Mesoarchean bimodal volcanic rocks of the Onot greenstone belts, southwestern Siberian craton: Implications for magmatism in an extension/rift setting

Abstract

This paper shows that Mesoarchean bimodal felsic and mafic metavolcanic rocks of the Onot greenstone belt (Sharyzhalgay uplift, the southwestern margin of the Siberian craton) formed as a result of rifting of Paleoarchean continental crust. Evidence for this comes from U-Pb zircon ages, whole-rock geochemical and Nd isotope data and Hf-in-zircon isotope data from a metarhyolite-basaltic unit. The over 80 km long Onot greenstone belt consists of tectonic sheets composed of metasedimentary-volcanogenic and tonalite-trondhjemite-granodiorite (TTG) rocks thrusted to the southwest onto high-grade rocks of the Kitoy terrane.
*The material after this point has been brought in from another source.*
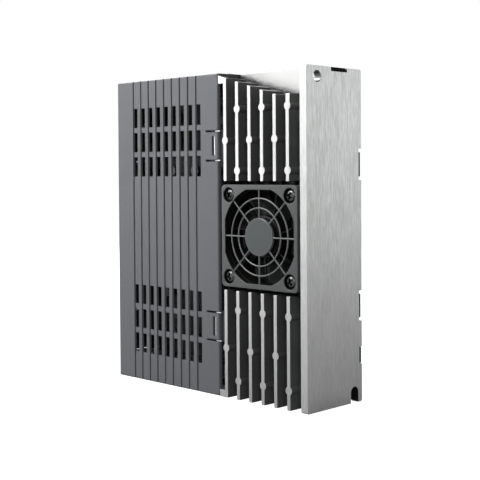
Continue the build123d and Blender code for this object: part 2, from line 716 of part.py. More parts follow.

The greenstone sequence includes a bimodal metavolcanic unit overlain by metavolcanogenic-sedimentary units. The felsic volcanic rocks formed at ~2.88 Ga and were metamorphosed at 660–690 °C and ~6 kbar during the Late Paleoproterozoic. The high-Fe metarhyolites are enriched in the REE and HFSE and are compositionally similar to felsic volcanic rocks of Archean greenstone belts with lower La/Yb and Zr/Y (FIIIa and FIIIb types after Hart et al., 2004), and A-type granitoids. The high- and low-Ti metabasalts (amphibolites) possess geochemical affinities to both subduction-related basalts and continental flood basalts contaminated by crustal material. The metarhyolites yielded negative εNd(t) values (−3.8 to −0.8). Their zircons yielded negative to positive εHf(t) values (−8.5 to +1.1). The isotopic data suggest melting of heterogeneous crust, consisting of Paleoarchean plagiogneisses of the TTG basement complex and a juvenile source. The contribution of a mafic source resulted in enrichment of metarhyolites in FeO, MgO and TiO2. The crustal melting probably occurred at shallow depths at 2–4 kbar and at high temperatures higher than 900 °C. The coeval formation of Onot basalts and low-P - – high-T felsic melts could be triggered by decompressional mantle upwelling and subsequent extension and thinning of the subcontinental lithosphere. Worldwide, evidence for extension/rifting comes from Meso-Neoarchean mafic dikes and coeval intra-plate bimodal basalt-rhyolite volcanism. The events of extension/rifting and the formation of subcontinental lithospheric mantle suggest formation of stable and rheologically rigid continental plates.